Dimana letak negara Indonesia di dalam situasi ini? Indonesia masih tergolong negara berkembang dan secara umum tidak mempunyai bargaining position yang cukup kuat di dalam situasi ini. Indonesia sendiri suah mulai mengambil beberapa tindakan untuk menumbuhkan suatu sense economic nationalism di dalam negaranya sendiri yang sebenarnya mengarah kepada proteksionisme.

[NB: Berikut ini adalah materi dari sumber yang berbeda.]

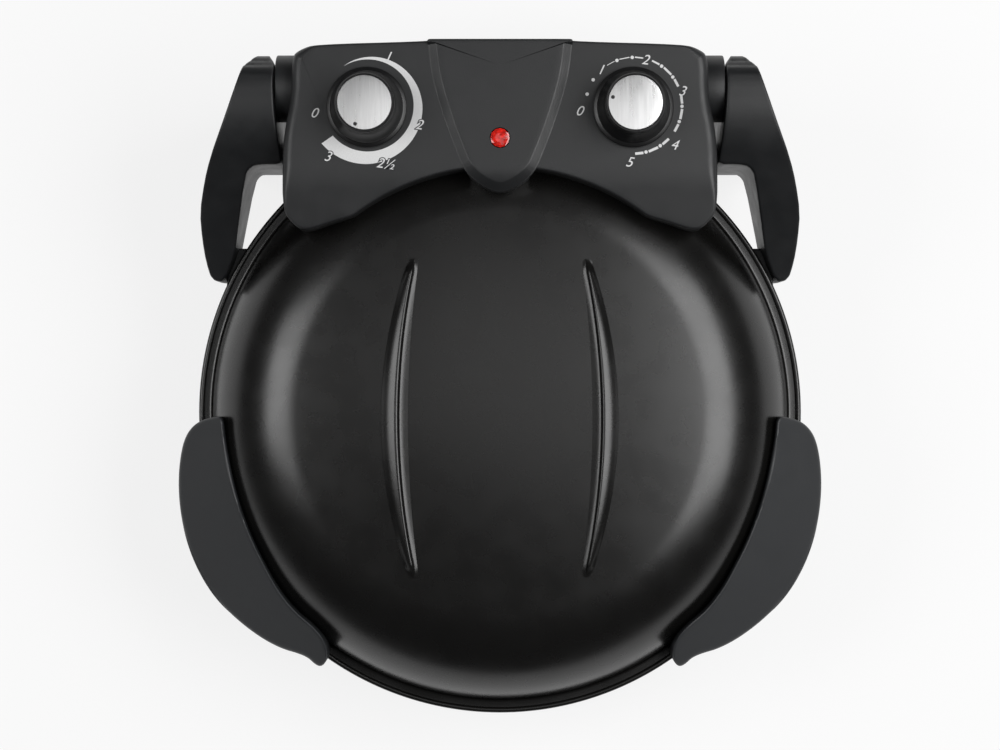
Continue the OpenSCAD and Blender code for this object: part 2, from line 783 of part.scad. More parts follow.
module control_housing() {
    color("#3a3c3f") placed() difference() {
        union() {
            difference() {
                housing_shell();
                cover_cut(0);
            }
            // lugs on the rear wall for the cover's screws
            for (s = [-1, 1]) translate([s * 60 - 5, hinge_y + 2, cover_top_z + 0.2]) cube([10, 19, 6]);
        }
        cover_screw_places() cylinder(r = 1.6, h = 16, $fn = 32);
        for (s = [-1, 1]) {
            on_side(s) translate([100, hinge_y, hinge_z]) rotate([0, 90, 0]) cylinder(r = bush_r, h = 40);
            translate([s * knob_x, knob_y, panel_z - 10]) cylinder(r = bush_screw_r + 0.2, h = 20);
        }
        translate([0, lamp_y, panel_z - 20]) cylinder(r = lamp_hole_r, h = 40);
        translate([0, housing_rear_y - 20, inlet_z]) rotate([-90, 0, 0])
            cylinder(r = inlet_r + 2.2, h = 30);
        translate([0, housing_rear_y - 1.6, inlet_z]) rotate([-90, 0, 0])
            cylinder(r = inlet_r + 4.4, h = 5);
        housing_screw_places() cylinder(r = screw_r, h = 22, $fn = 32);
    }
}

module housing_cover() {
    color("#3a3c3f") placed() difference() {
        intersection() {
            housing_shell();
            cover_cut(0.2);
        }
        cover_screw_places() cylinder(r = 1.7, h = 15, $fn = 32);
    }
}

module housing_screws() {
    color("#9a9ea2") placed() {
        housing_screw_places() screw(20);
        cover_screw_places() {
            cylinder(r = 1.6, h = 15, $fn = 32);
            translate([0, 0, -1.8]) cylinder(r = 3, h = 1.8, $fn = 32);
        }
    }
}

module hinge_bush() {
    translate([108, hinge_y, hinge_z]) rotate([0, 90, 0]) difference() {
        cylinder(r = bush_r, h = stub_end_x - 108);
        translate([0, 0, -1]) cylinder(r = hinge_pin_r + fit_gap, h = 30);
    }
}

module left_hinge_bush() {
    color("#b58b4a") placed() on_side(-1) hinge_bush();
}

module right_hinge_bush() {
    color("#b58b4a") placed() on_side(1) hinge_bush();
}

// Controls

// A control under the panel: a box, its bush through the panel and the bore for the shaft
module control_body(w, d, h) {
    difference() {
        union() {
            translate([-w / 2, -d / 2, panel_under_z - h]) cube([w, d, h]);
            translate([0, 0, panel_under_z - eps]) cylinder(r = bush_screw_r, h = wall_t + 5);
        }
        translate([0, 0, panel_under_z - 12]) cylinder(r = shaft_r + fit_gap, h = 40);
    }
}

module bush_nut() {
    translate([0, 0, panel_z]) difference() {
        cylinder(r = nut_r, h = 3, $fn = 6);
        translate([0, 0, -1]) cylinder(r = bush_screw_r, h = 5);
    }
}

function capillary_z() = parting_z + 28;

module thermostat_body() {
    color("#b9b2a2") placed() translate([-knob_x, knob_y, 0]) control_body(34, 30, 20);
}

module thermostat_nut() {
    color("#b8bcc0") placed() translate([-knob_x, knob_y, 0]) bush_nut();
}

// The sensing bulb in the gap over the reflector, and its capillary up to the thermostat
module sensing_bulb() {
    bulb_a = 119.7;
    bulb_l = 28;
    bulb_r = sqrt(pow(lid_shoulder_r - sheet_t - reflector_gap / 2,
        2) - pow(capillary_z() - shoulder_c[1], 2));
    color("#c08a5a") placed() {
        translate([-knob_x, knob_y, capillary_z()]) {
            cylinder(r = 1, h = panel_under_z - 20 - capillary_z(), $fn = 24);
            sphere(r = 1, $fn = 24);
        }
        translate([-knob_x, 130, capillary_z()]) rotate([-90, 0, 0])
            cylinder(r = 1, h = knob_y - 130, $fn = 24);
        rotate([0, 0, bulb_a]) translate([shoulder_c[0] + bulb_r, 8 - bulb_l, capillary_z()])
            rotate([-90, 0, 0]) cylinder(r = 2.4, h = bulb_l, $fn = 32);
    }
}

module timer_body() {
    color("#c9ccd0") placed() translate([knob_x, knob_y, 0]) control_body(46, 42, 27);
}

module timer_nut() {
    color("#b8bcc0") placed() translate([knob_x, knob_y, 0]) bush_nut();
}

module timer_bell() {
    color("#c8ccd0") placed() translate([knob_x, knob_y + 4, panel_under_z - 27 - 12])
        rotate_extrude(angle = 360)
            difference() {
                intersection() {
                    translate([0, 22]) circle(r = 22, $fn = 96);
                    square([15, 9]);
                }
                translate([0, 22]) circle(r = 21, $fn = 96);
                square([1.5, 4]);
            }
}

module bell_screw() {
    color("#9a9ea2") placed() translate([knob_x, knob_y + 4, panel_under_z - 27 - 12]) {
        cylinder(r = 1.5, h = 12, $fn = 32);
        translate([0, 0, -1.4]) cylinder(r = 3, h = 1.4, $fn = 32);
    }
}

module lamp_lens() {
    color("#c8201c") placed() translate([0, lamp_y, 0]) difference() {
        union() {
            translate([0, 0, panel_z - 9]) cylinder(r = lamp_hole_r - 0.4, h = 9 + shield_h - 1);
            translate([0, 0, panel_z + shield_h - 1 - eps])
                cylinder(r1 = lamp_hole_r - 0.4, r2 = 3.2, h = 1.8);
        }
        translate([0, 0, panel_z - 10]) cylinder(r = 3.6, h = 10);
    }
}

module lamp_holder() {
    color("#e6e2d8") placed() translate([0, lamp_y, panel_z - 25]) {
        cylinder(r = 3.4, h = 23);
        cylinder(r = 6.4, h = 11);
        translate([-2, 0, -4]) cylinder(r = 0.8, h = 5, $fn = 24);
        translate([2, 0, -4]) cylinder(r = 0.8, h = 5, $fn = 24);
    }
}

module lid_terminal_block() {
    color("#e8e4da") placed() difference() {
        translate([-28, 168, upper_ring_z - 6]) cube([56, 12, 12]);
        for (s = [-1, 1])
            translate([s * leg_x, 150, upper_ring_z]) rotate([-90, 0, 0])
                cylinder(r = tube_r, h = 40, $fn = 40);
    }
}

module cord_inlet_bush() {
    color("#1d1e20") placed() translate([0, housing_rear_y, inlet_z]) rotate([90, 0, 0]) difference() {
        union() {
            cylinder(r = inlet_r + 4.2, h = 1.6);
            cylinder(r = inlet_r + 2.1, h = 12);
        }
        translate([0, 0, -1]) cylinder(r = inlet_r, h = 20);
    }
}

// Knobs

// A flared knob with a ring near its neck, hollow over the nut
module knob() {
    translate([0, 0, panel_z + knob_gap]) difference() {
        rotate_extrude() difference() {
            square([knob_r, knob_h]);
            intersection() {
                translate([knob_neck_r + knob_flare_r, knob_flare_z]) circle(r = knob_flare_r, $fn = 120);
                translate([0, 1.5]) square([40, knob_flare_z - 1.5]);
            }
            translate([knob_neck_r + 0.2, knob_flare_z - eps]) square([20, 20]);
            translate([knob_neck_r - 0.5, knob_flare_z + 1.6]) square([20, 0.8]);
            translate([0, knob_h - cap_t]) square([cap_r, 5]);
            translate([0, -1]) square([13, 8]);
        }
        translate([0, 0, -2]) cylinder(r = shaft_r, h = 14);
    }
}

// The metal disc let into a knob's top, with the hole of its dot
module knob_cap(dot_a) {
    translate([0, 0, panel_z + knob_gap + knob_h - cap_t]) difference() {
        cylinder(r = cap_r, h = cap_t);
        rotate([0, 0, 90 - dot_a]) translate([dot_x, 0, -1]) cylinder(r = dot_r, h = 5, $fn = 24);
    }
}

module knob_shaft() {
    translate([0, 0, panel_under_z - 11]) cylinder(r = shaft_r, h = 11 + wall_t + knob_gap + 12);
}

module thermostat_knob() {
    color("#1c1d1f") placed() translate([-knob_x, knob_y, 0]) knob();
}

module thermostat_cap() {
    color("#c9cbcd") placed() translate([-knob_x, knob_y, 0]) knob_cap(thermostat_dot_a);
}

module thermostat_shaft() {
    color("#b8bcc0") placed() translate([-knob_x, knob_y, 0]) knob_shaft();
}

module timer_knob() {
    color("#1c1d1f") placed() translate([knob_x, knob_y, 0]) knob();
}

module timer_cap() {
    color("#c9cbcd") placed() translate([knob_x, knob_y, 0]) knob_cap(timer_dot_a);
}

module timer_shaft() {
    color("#b8bcc0") placed() translate([knob_x, knob_y, 0]) knob_shaft();
}

base_pan();
base_reflector();
reflector_posts();
lower_element();
lower_element_clips();
baking_stone();
left_arm();
right_arm();
arm_screws();
left_hinge_pin();
right_hinge_pin();
left_lower_handle();
right_lower_handle();
lower_handle_screws();
rubber_foot(-1, foot_front);  // front_left_foot
rubber_foot(1, foot_front);  // front_right_foot
rubber_foot(-1, foot_rear);  // rear_left_foot
rubber_foot(1, foot_rear);  // rear_right_foot
base_terminal_block();
terminal_cover();
lid_shell();
lid_reflector();
lid_posts();
upper_element();
upper_element_clips();
left_upper_handle();
right_upper_handle();
upper_handle_screws();
control_housing();
housing_cover();
housing_screws();
left_hinge_bush();
right_hinge_bush();
thermostat_body();
thermostat_nut();
sensing_bulb();
timer_body();
timer_nut();
timer_bell();
bell_screw();
lamp_lens();
lamp_holder();
lid_terminal_block();
cord_inlet_bush();
thermostat_knob();
thermostat_cap();
thermostat_shaft();
timer_knob();
timer_cap();
timer_shaft();
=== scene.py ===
# Electric pizza maker with a hinged lid: the finished surfaces around the packed frame.
# Lengths are metres. Pieces are drawn with the oven's middle at x = y = 0, and finish_piece() moves them.
import json
import math

import bmesh
import bpy
from bpy.props import FloatProperty, FloatVectorProperty, PointerProperty
from mathutils import Matrix, Vector


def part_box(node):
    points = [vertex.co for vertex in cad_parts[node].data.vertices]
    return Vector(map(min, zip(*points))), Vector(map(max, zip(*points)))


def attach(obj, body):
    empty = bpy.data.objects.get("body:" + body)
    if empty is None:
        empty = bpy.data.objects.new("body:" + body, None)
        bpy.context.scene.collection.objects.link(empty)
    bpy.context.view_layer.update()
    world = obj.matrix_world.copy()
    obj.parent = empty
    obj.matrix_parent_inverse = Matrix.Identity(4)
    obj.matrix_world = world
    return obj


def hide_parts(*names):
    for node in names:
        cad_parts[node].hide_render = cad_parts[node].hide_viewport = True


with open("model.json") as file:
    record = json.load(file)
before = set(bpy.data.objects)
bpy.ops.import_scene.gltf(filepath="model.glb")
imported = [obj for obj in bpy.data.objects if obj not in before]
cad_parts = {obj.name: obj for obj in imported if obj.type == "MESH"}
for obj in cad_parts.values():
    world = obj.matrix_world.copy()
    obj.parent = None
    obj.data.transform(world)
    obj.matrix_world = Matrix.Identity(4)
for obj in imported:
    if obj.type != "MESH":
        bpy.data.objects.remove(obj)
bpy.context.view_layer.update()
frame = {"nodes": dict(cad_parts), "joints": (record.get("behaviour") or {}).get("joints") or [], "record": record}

bl_info = {
    "name": "Electric pizza maker",
    "version": (1, 0, 0),
    "blender": (4, 5, 0),
    "location": "3D View > Sidebar > Pizza maker",
    "description": "Builds the finished surfaces of an electric pizza maker with a hinged lid",
    "category": "Add Mesh",
}

# Places read from the frame
PAN_LOW, PAN_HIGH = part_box("base_pan")
OVEN_Y = (PAN_LOW.y + PAN_HIGH.y) / 2
RIM_R = (PAN_HIGH.x - PAN_LOW.x) / 2
PARTING_Z = (PAN_HIGH.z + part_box("lid_shell")[0].z) / 2
PANEL_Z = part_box("thermostat_nut")[0].z
JOINT_PLACE = {j["name"]: Vector(j["pos_m"]) - Vector((0, OVEN_Y, 0)) for j in frame["joints"]}
HINGE = JOINT_PLACE["lid_hinge"]
THERMOSTAT = JOINT_PLACE["thermostat_turn"]
TIMER = JOINT_PLACE["timer_turn"]
LAMP = (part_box("lamp_lens")[0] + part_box("lamp_lens")[1]) / 2 - Vector((0, OVEN_Y, 0))
LAMP_HOLE_R = (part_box("lamp_lens")[1].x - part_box("lamp_lens")[0].x) / 2 + 0.0004
KNOB_LOW, KNOB_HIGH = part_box("thermostat_knob")

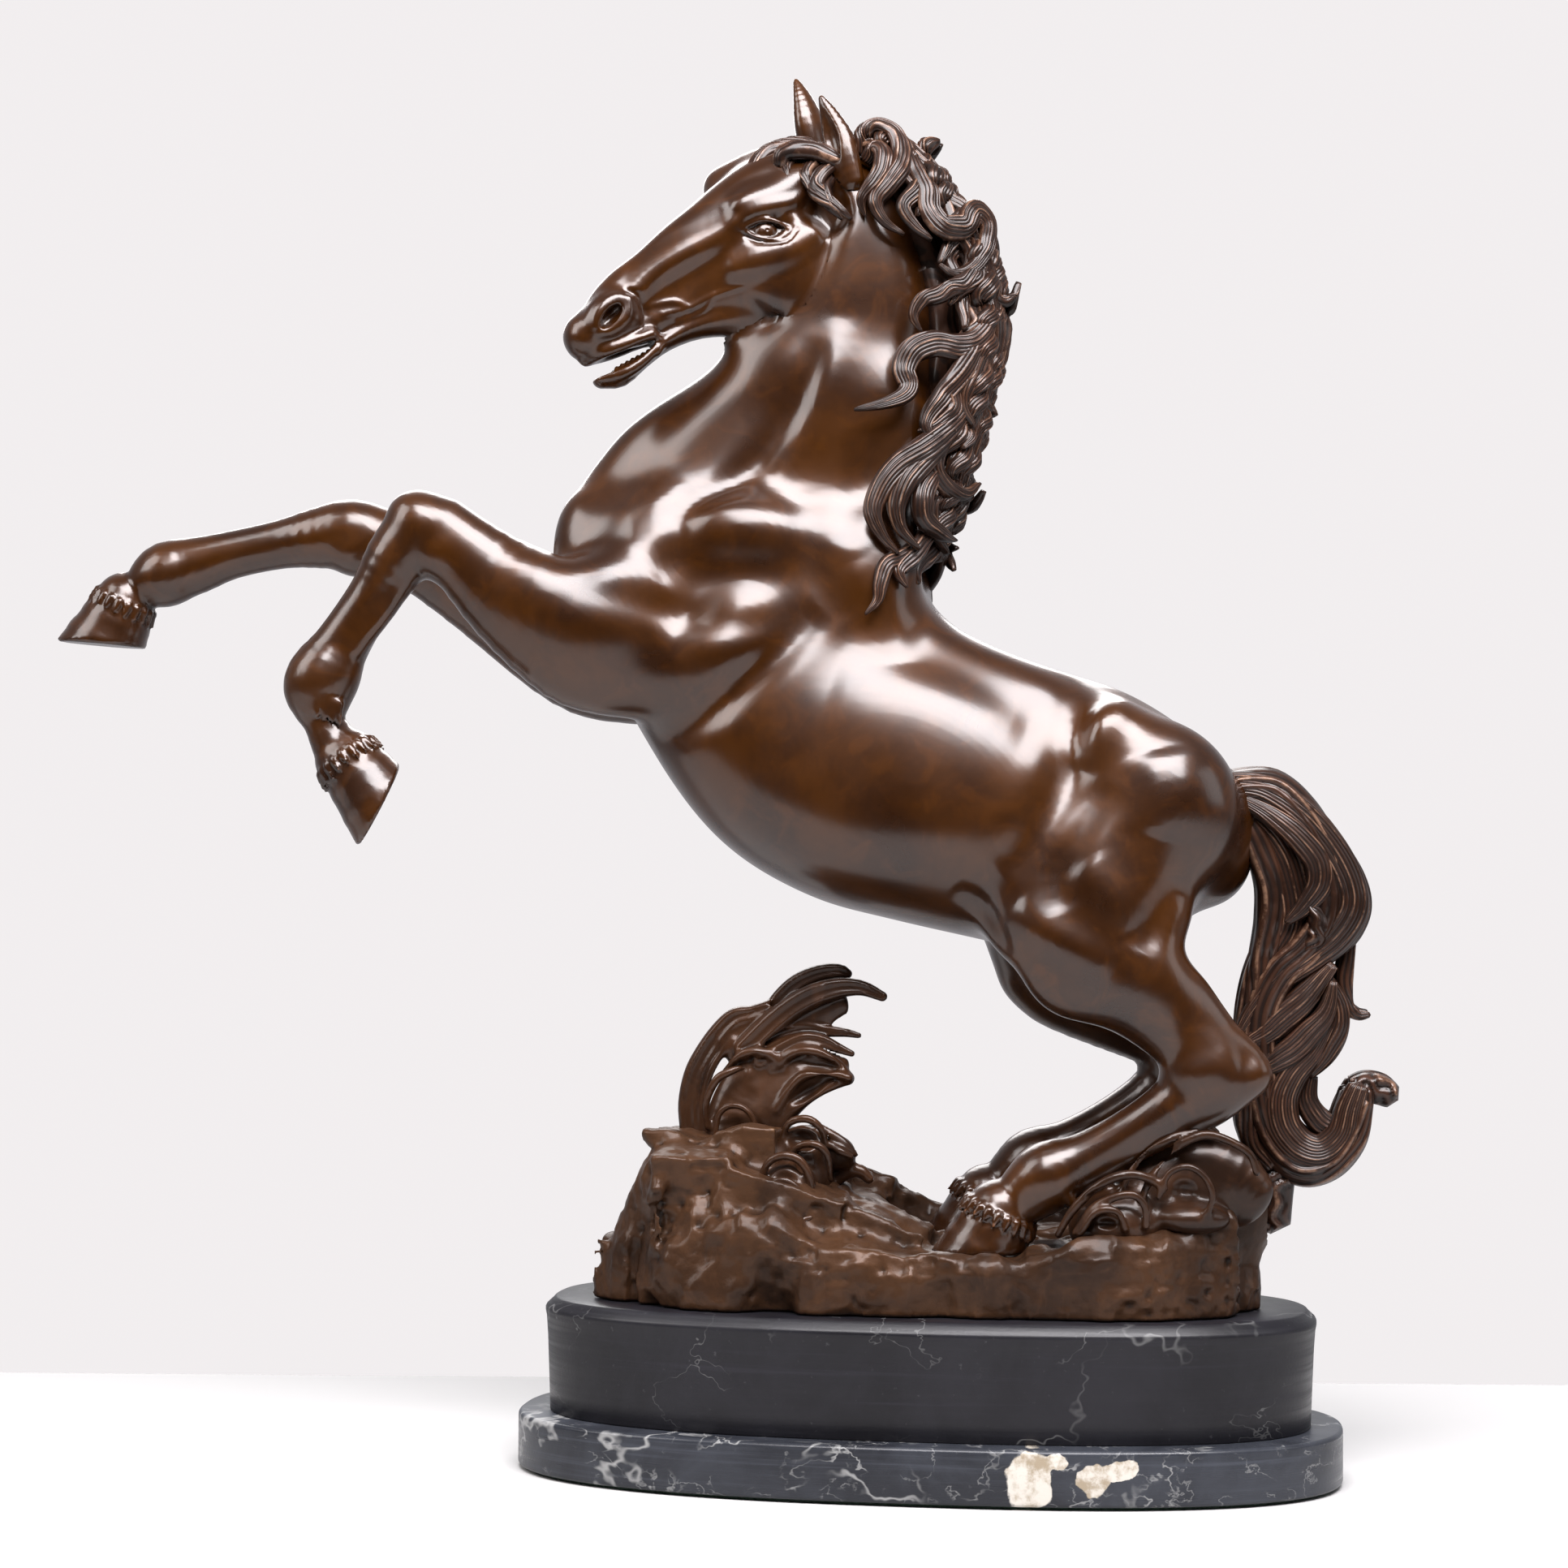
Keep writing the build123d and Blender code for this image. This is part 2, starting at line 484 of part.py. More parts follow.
save(biggest(cut(tail_solid, tail_pin)), "tail")
save(Compound(children=foreleg_pins), "foreleg_pins")
save(Compound(children=hind_pins), "hind_leg_pins")
save(Compound(children=hoof_studs), "hoof_studs")
save(tail_pin, "tail_pin")
save(Compound(children=neck_pins), "neck_pins")
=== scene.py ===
import math

import bpy
import numpy as np
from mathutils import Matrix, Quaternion, Vector


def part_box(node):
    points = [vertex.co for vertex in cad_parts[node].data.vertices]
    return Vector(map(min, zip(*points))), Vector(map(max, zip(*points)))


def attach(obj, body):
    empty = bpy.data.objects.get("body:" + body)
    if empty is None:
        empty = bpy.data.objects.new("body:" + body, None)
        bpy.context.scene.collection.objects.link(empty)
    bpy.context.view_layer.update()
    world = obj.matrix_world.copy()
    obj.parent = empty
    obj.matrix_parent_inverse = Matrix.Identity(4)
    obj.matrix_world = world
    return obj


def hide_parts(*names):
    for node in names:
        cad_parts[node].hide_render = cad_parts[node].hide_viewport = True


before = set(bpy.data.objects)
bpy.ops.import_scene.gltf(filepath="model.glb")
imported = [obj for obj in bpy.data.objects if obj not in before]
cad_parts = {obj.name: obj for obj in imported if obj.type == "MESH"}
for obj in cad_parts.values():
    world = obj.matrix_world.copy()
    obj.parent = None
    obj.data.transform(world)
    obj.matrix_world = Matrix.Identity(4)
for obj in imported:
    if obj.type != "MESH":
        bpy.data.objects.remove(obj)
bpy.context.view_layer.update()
MM = 0.001
FAR = 40.0                      # field value away from any shape, mm
LEFT = -1.0                     # the horse's left is -Y
RIGHT = 1.0
BODY_STEP = 1.15
HEAD_STEP = 0.6
ROCK_STEP = 1.0
WAVE_STEP = 0.7
MELT_AREA = 44                  # how far the body's muscles melt together, square mm
MELT_EDGE = 16.0                # width of the border where the melting fades, mm
NOISE_CELLS = 32
NOISE = np.random.default_rng(5).random((NOISE_CELLS,) * 3).astype(np.float32)
CORNERS = [(a, b, c) for a in (0, 1) for b in (0, 1) for c in (0, 1)]


# ------------------------------------------------------------ small maths
def vec(*parts):
    return np.array(parts, float)


def unit(v):
    return v / np.linalg.norm(v)


def unit_rows(rows):
    return rows / (np.linalg.norm(rows, axis=1)[:, None] + 1e-9)


def offset(place, spot):
    """The x, y and z grids measured from a spot."""
    return [p - s for p, s in zip(place, spot)]


def part_along(apart, axis):
    return apart[0] * axis[0] + apart[1] * axis[1] + apart[2] * axis[2]


def value_at(grid, index):
    return grid[index[..., 0], index[..., 1], index[..., 2]]


def mix_corners(cell, share, read):
    """The mean of read(corner) over each cell's eight corners, weighted by share."""
    total = 0.0
    for corner in CORNERS:
        x, y, z = (share[..., k] if corner[k] else 1 - share[..., k] for k in range(3))
        total = total + read(cell + corner) * x * y * z
    return total


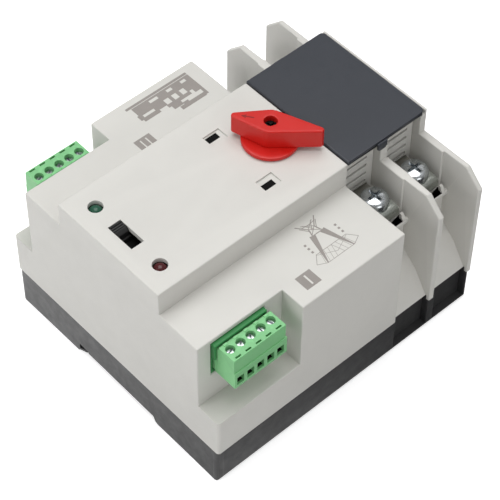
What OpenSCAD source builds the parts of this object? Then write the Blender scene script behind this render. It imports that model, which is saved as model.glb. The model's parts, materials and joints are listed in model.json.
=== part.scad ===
// Dual-supply changeover switch for a 35 mm rail, lying on its back.
// Origin: centre of the footprint on the rear plane.
// +X runs along the rail towards the control end, +Y across it, +Z out of the front.
// Lengths are millimetres. "d" is a distance from the control-end face.

/* [Overall] */
// Length along the rail
body_w = 141.6; // [120:0.1:180]
// Depth across the rail
body_d = 126; // [115:0.5:160]
// Height of the dark base
base_h = 20; // [16:0.5:26]
// Height of the connector ledge
ledge_h = 40.5; // [36:0.5:46]
// Height of the side deck and barrier walls
deck_h = 77; // [74:0.5:84]
// Height of the raised centre deck
top_h = 89; // [87.5:0.5:98]

/* [Layout] */
// Length of the control section
control_len = 97; // [92:0.5:104]
// Length of the connector recess
recess_len = 42.8; // [39:0.2:46]
// Half-depth of the recess back wall
recess_y = 51.4; // [50:0.1:53]
// Half-depth of the raised centre deck
centre_y = 29.7; // [28:0.1:32]
// Half-depth of the vent faces
vent_y = 26; // [25:0.1:27]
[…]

Dengan kebijakan proteksionisme dari negara yang melakukan perdagangan dengan Indonesia, tentu saja Indonesia harus tanggap dan berusaha untuk meminimalisir kerugian yang mungkin ditanggung dari interaksi dagang tersebut. Pemerintah seharusnya berani mengambil sikap dan menyadari adanya fenomena mulai berkembangnya kebijakan proteksionisme di dunia perekonomian. Karena pemerintah pastinya tidak ingin negara kita mengalami kerugian dari setiap interaksi dagang yang dilakukan. Pemerintah juga pasti tidak mau keputusan yang diambil secara tergesa-gesa membawa negara kepada kondisi dimana negara tidak siap untuk menghadapi konsekuensi dari keputusan yang diambil. Oleh sebab itu, keputusan yang kritis dan tegas sangat diperlukan untuk mengatasi dampak krisis global di negara Indonesia.